Estes economistas concedem que a dívida pública é elevada (superou os 135% do PIB em 2020, o ano da crise pandémica, e este ano ficará pelos 126%) e que isso "pesa no rating da dívida".
No entanto, "o apoio do Banco Central Europeu (BCE) mantém os custos de financiamento em níveis historicamente baixos e a prudência orçamental demonstrada pelo governo PS e as perspetivas políticas estáveis, à luz do que são os padrões do sul da Europa, apoiam a avaliação do soberano".
A agência de rating Moody's que segue Portugal releva que os dados das sondagens mais recentes "indicam que os resultados das eleições podem ser inconclusivos".
"Essa incerteza é negativa em termos da nota de crédito porque um impasse político aumenta o risco de o governo de cumprir os objetivos acordados que deve cumprir para aceder ao financiamento do plano de recuperação Next Generation EU (NGEU). O financiamento do NGEU é crucial para o crescimento económico de Portugal", alerta a Moody's.
Mas nem tudo é mau aos olhos destes analistas financeiros, que em tempos determinaram os níveis das taxas de juro cobradas à República. Atualmente isso não acontece porque o BCE está a proteger os países da zona euro de ataques especulativos e das opiniões negativas sobre o crédito público.
Por exemplo, esta agência de rating desvaloriza, em parte, o facto de não existir um OE aprovado nos próximos meses, até abril, eventualmente.
"Na ausência de um novo orçamento, o orçamento de 2021 continua em vigor. Como as medidas de apoio relacionadas com a pandemia foram em grande parte já eliminadas, este impasse orçamental não representa um risco particularmente elevado para as metas do défice", observa a equipa de Sarah Carlson.
No clube dos bons?
Aliás, a posição de todas as agências de rating tem sido favorável a Portugal. No caso da Moody's, "a atenuação dos efeitos da pandemia e a resiliência dos países emissores ao choque pandémico contribuíram para várias ações de avaliação positivas, incluindo oito atualizações de rating". Até 3 de novembro, "foram realizadas atualizações positivas em cinco soberanos europeus: Lituânia, Sérvia, Chipre, Portugal e Hungria".

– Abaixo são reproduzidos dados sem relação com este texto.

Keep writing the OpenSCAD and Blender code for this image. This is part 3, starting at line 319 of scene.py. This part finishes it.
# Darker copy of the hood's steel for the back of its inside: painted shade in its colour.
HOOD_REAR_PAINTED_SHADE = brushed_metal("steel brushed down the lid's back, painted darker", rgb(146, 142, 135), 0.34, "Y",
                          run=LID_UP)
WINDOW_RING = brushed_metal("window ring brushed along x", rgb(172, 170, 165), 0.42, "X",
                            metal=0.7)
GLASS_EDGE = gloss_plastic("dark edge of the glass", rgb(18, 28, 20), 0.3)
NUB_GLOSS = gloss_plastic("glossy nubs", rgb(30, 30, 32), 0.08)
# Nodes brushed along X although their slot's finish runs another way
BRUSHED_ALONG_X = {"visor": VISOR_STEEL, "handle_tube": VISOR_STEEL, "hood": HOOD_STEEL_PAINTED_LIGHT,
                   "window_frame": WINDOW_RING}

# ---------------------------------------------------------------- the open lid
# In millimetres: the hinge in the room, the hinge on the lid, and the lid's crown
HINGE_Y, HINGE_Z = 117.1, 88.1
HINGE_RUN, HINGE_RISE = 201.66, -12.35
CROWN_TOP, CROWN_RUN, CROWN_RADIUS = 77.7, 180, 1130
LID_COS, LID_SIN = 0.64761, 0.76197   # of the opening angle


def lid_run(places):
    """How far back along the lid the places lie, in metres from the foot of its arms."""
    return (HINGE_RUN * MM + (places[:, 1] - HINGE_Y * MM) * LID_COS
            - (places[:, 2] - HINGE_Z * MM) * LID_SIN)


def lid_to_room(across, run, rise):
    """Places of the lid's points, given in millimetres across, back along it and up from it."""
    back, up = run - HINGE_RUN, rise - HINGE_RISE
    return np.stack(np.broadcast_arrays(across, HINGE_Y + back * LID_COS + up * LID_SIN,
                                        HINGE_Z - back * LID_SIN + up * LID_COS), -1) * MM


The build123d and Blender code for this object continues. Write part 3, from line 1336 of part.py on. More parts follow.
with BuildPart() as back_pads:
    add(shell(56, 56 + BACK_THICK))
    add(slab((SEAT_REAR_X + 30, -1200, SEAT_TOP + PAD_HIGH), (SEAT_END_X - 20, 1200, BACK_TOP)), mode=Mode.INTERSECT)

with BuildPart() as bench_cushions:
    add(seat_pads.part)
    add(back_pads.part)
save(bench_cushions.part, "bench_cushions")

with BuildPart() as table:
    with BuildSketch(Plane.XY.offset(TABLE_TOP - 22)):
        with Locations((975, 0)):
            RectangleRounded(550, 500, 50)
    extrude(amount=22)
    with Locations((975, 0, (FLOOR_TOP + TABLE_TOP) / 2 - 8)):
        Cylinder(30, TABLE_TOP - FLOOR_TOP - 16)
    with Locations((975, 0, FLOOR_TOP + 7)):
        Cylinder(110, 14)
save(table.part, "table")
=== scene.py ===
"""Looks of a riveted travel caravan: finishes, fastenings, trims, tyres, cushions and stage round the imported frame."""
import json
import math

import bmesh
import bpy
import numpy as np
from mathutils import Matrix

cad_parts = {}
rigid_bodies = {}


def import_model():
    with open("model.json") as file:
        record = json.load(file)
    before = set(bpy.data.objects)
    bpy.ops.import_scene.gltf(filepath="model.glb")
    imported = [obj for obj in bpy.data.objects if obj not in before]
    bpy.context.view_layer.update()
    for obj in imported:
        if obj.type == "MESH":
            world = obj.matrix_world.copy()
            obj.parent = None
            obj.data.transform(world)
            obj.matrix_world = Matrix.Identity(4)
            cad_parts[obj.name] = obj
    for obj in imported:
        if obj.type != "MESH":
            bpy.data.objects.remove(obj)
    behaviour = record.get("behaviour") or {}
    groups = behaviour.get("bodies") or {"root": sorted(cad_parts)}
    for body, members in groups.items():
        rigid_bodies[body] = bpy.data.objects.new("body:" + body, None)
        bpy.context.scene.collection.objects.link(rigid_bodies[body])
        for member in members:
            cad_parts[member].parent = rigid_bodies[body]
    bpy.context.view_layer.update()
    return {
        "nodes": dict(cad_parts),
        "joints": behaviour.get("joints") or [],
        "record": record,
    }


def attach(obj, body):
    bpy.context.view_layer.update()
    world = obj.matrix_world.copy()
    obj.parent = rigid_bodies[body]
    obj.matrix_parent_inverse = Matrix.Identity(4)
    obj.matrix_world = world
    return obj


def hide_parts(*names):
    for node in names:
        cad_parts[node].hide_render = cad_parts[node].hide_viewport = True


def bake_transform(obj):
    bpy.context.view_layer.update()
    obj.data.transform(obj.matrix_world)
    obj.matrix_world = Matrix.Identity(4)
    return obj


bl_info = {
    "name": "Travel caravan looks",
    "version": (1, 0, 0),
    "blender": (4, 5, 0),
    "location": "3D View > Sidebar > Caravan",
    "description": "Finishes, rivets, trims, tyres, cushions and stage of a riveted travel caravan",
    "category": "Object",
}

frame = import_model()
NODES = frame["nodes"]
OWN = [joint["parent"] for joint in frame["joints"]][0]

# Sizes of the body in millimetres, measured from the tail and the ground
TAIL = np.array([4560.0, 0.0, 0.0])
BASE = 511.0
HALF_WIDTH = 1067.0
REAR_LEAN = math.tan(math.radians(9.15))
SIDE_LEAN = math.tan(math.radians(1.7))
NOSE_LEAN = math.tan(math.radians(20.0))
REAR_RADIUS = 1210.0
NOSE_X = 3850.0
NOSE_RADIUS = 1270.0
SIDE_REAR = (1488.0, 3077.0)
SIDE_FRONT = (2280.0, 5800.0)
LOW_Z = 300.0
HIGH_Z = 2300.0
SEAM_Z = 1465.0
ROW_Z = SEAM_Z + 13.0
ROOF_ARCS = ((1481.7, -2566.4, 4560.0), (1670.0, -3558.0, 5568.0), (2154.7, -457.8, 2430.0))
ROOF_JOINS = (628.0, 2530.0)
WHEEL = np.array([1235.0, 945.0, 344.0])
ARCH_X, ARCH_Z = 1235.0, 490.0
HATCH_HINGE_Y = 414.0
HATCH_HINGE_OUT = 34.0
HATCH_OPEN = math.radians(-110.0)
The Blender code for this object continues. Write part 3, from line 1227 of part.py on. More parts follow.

Portugal também pertence a um outro grupo que se destaca pela positiva, apesar da dívida muito elevada. Parece que o país vai ser um dos mais rápidos a conseguir baixar o fardo do endividamento público para níveis pré-pandemia,
A Moody"s destaca essa eventualidade. Apenas algumas economias avançadas serão capazes de reduzir os seus fardos de dívida para níveis pré-pandémicos.
"Soberanos como França, Japão, Reino Unido e Estados Unidos continuarão a suportar pesos de dívida significativamente mais elevados face ao que suportavam na pré-pandemia.
Pelo contrário, Alemanha, Irlanda e Portugal devem recuperar mais facilmente a sua situação pré-pandémica".
O Conselho das Finanças Públicas (CFP) diz que Portugal não pode relaxar do ponto de vista orçamental, nem agora, nem nas próximas décadas, tudo por causa da dívida. O peso da dívida pública até pode cair muito (o OE2022 previa uma redução de 4,1 pontos percentuais do PIB, para 122,8% no ano que vem).
No entanto, diz o Conselho, não é tanto a dívida em si que desce, é mais o produto interno bruto (PIB) que aumenta e dilui o peso do endividamento. "É o efeito de crescimento do PIB que determina esta evolução" e "mesmo se em trajetória descendente, a dívida de 122,8% representa um valor excessivo".
"No fim de 2019, antes da pandemia, atingia 116,6% do PIB. Para além das vidas perdidas, do sofrimento das pessoas e das perdas de rendimento, também aqui [no fardo da dívida] a pandemia deixa a sua marca", diz o Conselho das Finanças Públicas.